• Provided data
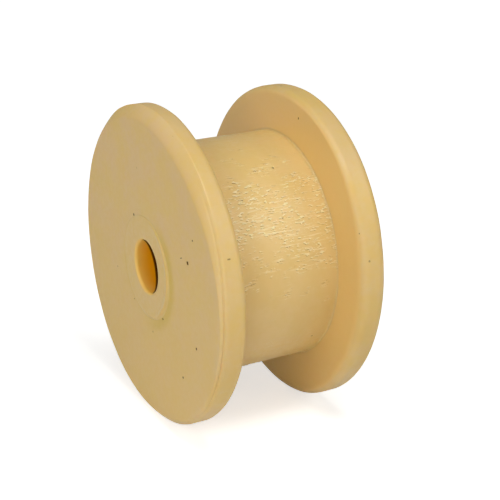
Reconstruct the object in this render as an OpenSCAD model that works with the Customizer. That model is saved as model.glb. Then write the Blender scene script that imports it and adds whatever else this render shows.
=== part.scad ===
// Empty thread spool: two turned nylon flanges, a winding barrel between them and a hub tube pressed through all
// three. The spool lies on its two rims: its axis runs along Y through the origin, and Z is up.
// All sizes are in millimetres.

/* [Flanges] */
// Outer diameter of each flange
flange_d = 48; // [44:0.5:60]
// Thickness of each flange
flange_t = 4.2; // [3.8:0.1:6]
// Rounding of the edge round a flange's outer face
outer_edge_r = 1.4; // [0.4:0.1:1.7]
// Rounding of the edge round a flange's inner face, which the thread is pulled over
inner_edge_r = 1.2; // [0.4:0.1:2]
// Bevel at the mouth of the hole that the hub tube is pressed into
seat_bevel = 0.3; // [0.1:0.05:0.5]

/* [Barrel] */
// Diameter of the surface that the thread is wound on
barrel_d = 35; // [33:0.2:36.4]
// Clear width between the flanges, the length that the thread is wound over
winding_w = 18.2; // [12:0.1:30]
// Rounding where the barrel meets a flange
root_r = 0.3; // [0.2:0.1:1.2]
// Diameter of the spigot at each end of the barrel
spigot_d = 28; // [22:0.5:31]
// Depth that a spigot is sunk into its flange
spigot_h = 1.6; // [0.8:0.1:2]

/* [Hub tube] */
// Bore that the machine's spool pin passes through
bore_d = 8; // [5.5:0.1:10]
// Outer diameter of the hub tube
hub_d = 15.6; // [13:0.2:18]
// How far the hub tube stands out of each flange
hub_proud = 0.4; // [0.3:0.1:1.2]
// Rounding of the hub tube's outer end edges
hub_edge_r = 0.3; // [0.1:0.1:0.3]
// Rounding of the bore's mouths, worn smooth by the spool pin
bore_lip_r = 0.5; // [0.2:0.1:1.2]

/* [Hidden] */
$fn = 180;
flange_r = flange_d / 2;
barrel_r = barrel_d / 2;
spigot_r = spigot_d / 2;
hub_r = hub_d / 2;
bore_r = bore_d / 2;
inner_face_y = winding_w / 2;
outer_face_y = inner_face_y + flange_t;
hub_end_y = outer_face_y + hub_proud;
// A cutter reaches this far past the face that it cuts, so that no skin is left on it
past = 0.5;

// What a rounded corner of radius r takes off the corner at the origin of a section that fills the first quadrant
module corner_round(r) {
    difference() {
        translate([-past, -past])
            square(r + past);
        translate([r, r])
            circle(r);
        translate([r, -2 * past])
            square(2 * past + r);
        translate([-2 * past, r])
            square(2 * past + r);
    }
}

// Turns a section about the spool's axis: x is the radius, and the section's y lies along the spool's Y
module turned() {
    rotate([-90, 0, 0])
        rotate_extrude()
            children();
}

// Section of the flange on the +Y side, from its hole for the hub tube out to its rim
module flange_section() {
    difference() {
        translate([hub_r, inner_face_y])
            square([flange_r - hub_r, flange_t]);
        // rounded edges of the rim
        translate([flange_r, outer_face_y])
            rotate(180)
                corner_round(outer_edge_r);
        translate([flange_r, inner_face_y])
            rotate(90)
                corner_round(inner_edge_r);
        // recess that the barrel's spigot sits in
        translate([hub_r - past, inner_face_y - past])
            square([spigot_r - hub_r + past, spigot_h + past]);
        // bevel round the hub tube's hole
        translate([hub_r, outer_face_y])
            rotate(45)
                square(seat_bevel * sqrt(2), center = true);
    }
}

module right_flange() {
    color([0.84, 0.71, 0.47])
        turned()
            flange_section();
}

module left_flange() {
    color([0.80, 0.67, 0.45])
        mirror([0, 1, 0])
            turned()
                flange_section();
}

// The +Y half of the barrel's section: the wound surface, its flared root and its spigot
module barrel_half_section() {
    translate([hub_r, 0])
        square([barrel_r - hub_r, inner_face_y]);
    translate([hub_r, 0])
        square([spigot_r - hub_r, inner_face_y + spigot_h]);
    translate([barrel_r, inner_face_y])
        rotate(-90)
            difference() {
                translate([0, -past])
                    square([root_r, root_r + past]);
                translate([root_r, root_r])
                    circle(root_r);
            }
}

module winding_barrel() {
    color([0.88, 0.75, 0.50])
        turned() {
            barrel_half_section();
            mirror([0, 1])
                barrel_half_section();
        }
}

// The +Y half of the hub tube's section, with its end edge and the mouth of its bore rounded
module hub_half_section() {
    difference() {
        translate([bore_r, 0])
            square([hub_r - bore_r, hub_end_y]);
        translate([hub_r, hub_end_y])
            rotate(180)
                corner_round(hub_edge_r);
        translate([bore_r, hub_end_y])
            rotate(-90)
                corner_round(bore_lip_r);
    }
}

module hub_tube() {
    color([0.78, 0.62, 0.36])
        turned() {
            hub_half_section();
            mirror([0, 1])
                hub_half_section();
        }
}

left_flange();
right_flange();
winding_barrel();
hub_tube();
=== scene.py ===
import math

import bmesh
import bpy
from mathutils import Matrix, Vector, noise


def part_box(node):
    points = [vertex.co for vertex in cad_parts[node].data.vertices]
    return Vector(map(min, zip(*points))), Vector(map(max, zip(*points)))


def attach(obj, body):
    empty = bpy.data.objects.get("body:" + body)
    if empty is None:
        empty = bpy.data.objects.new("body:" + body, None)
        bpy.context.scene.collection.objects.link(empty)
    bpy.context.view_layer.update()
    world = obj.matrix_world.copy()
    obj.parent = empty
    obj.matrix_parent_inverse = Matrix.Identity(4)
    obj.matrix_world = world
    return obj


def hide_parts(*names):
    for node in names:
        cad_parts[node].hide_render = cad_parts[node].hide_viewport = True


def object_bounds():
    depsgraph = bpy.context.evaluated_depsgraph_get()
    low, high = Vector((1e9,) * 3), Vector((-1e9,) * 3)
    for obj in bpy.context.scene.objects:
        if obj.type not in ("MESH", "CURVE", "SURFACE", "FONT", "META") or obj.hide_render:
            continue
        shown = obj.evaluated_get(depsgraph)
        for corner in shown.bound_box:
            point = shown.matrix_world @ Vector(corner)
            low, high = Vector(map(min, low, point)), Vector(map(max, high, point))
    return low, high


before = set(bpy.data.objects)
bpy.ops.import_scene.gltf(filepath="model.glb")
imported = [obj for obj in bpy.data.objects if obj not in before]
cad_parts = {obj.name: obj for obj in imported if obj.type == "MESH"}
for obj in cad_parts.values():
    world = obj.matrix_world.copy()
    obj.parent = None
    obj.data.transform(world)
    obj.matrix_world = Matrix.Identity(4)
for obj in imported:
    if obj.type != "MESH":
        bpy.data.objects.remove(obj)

cad_low, cad_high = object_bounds()
MM = 0.001

# ---- Camera and studio -------------------------------------------------------------------------------------
# The spool lies on its two rims and is seen from its left end, a little from above. The floor is a plain pale
# sheet that runs out into a white backdrop, and large soft lamps stand round it.
VIEW_AZIMUTH = 61.31
VIEW_ELEVATION = 20.81
VIEW_DISTANCE = 188.24 * MM
LENS = 91.66
SENSOR_WIDTH = 36
# the left flange's outer face is this far from the middle of the view, to the right and up
FACE_RIGHT = -15.38 * MM
FACE_UP = -2.49 * MM
# the rims aren't quite round, and stand this far below the drawn ones
RIM_REACH = 0.2 * MM
FLOOR_SIZE = 6
WHITE = (1, 1, 1, 1)
SHEET_PALE = (0.82, 0.82, 0.81, 1)
# the sheet glows fully far away, where the lamps don't reach it, and less round the spool
NEAR_GLOW = 0.62
NEAR_GLOW_ENDS = 150 * MM
FULL_GLOW_STARTS = 600 * MM
ROOM_LIGHT = 0.01
MIRRORED_WHITE = 0.23
LAMP_DISTANCE = 600 * MM


def direction(azimuth, elevation):
    """The way from the spool to what stands at these angles, in degrees."""
    azimuth = math.radians(azimuth)
    elevation = math.radians(elevation)
    return Vector((math.sin(azimuth) * math.cos(elevation),
                   -math.cos(azimuth) * math.cos(elevation),
                   math.sin(elevation)))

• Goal
Restate the listing exactly, starting at its first line and ending at the line where "are in millimetres." occurs; include both and no other lines.

• Result of the exercise
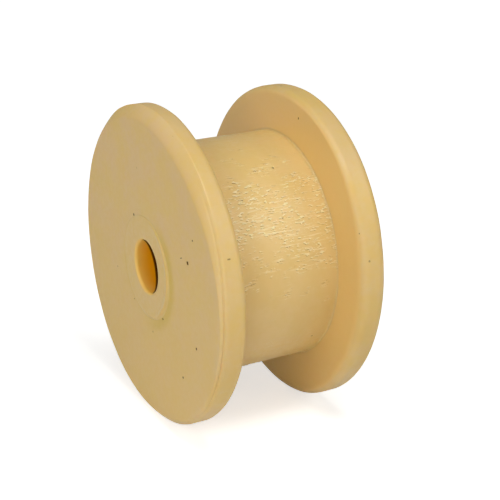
Reconstruct the object in this render as an OpenSCAD model that works with the Customizer. That model is saved as model.glb. Then write the Blender scene script that imports it and adds whatever else this render shows.
=== part.scad ===
// Empty thread spool: two turned nylon flanges, a winding barrel between them and a hub tube pressed through all
// three. The spool lies on its two rims: its axis runs along Y through the origin, and Z is up.
// All sizes are in millimetres.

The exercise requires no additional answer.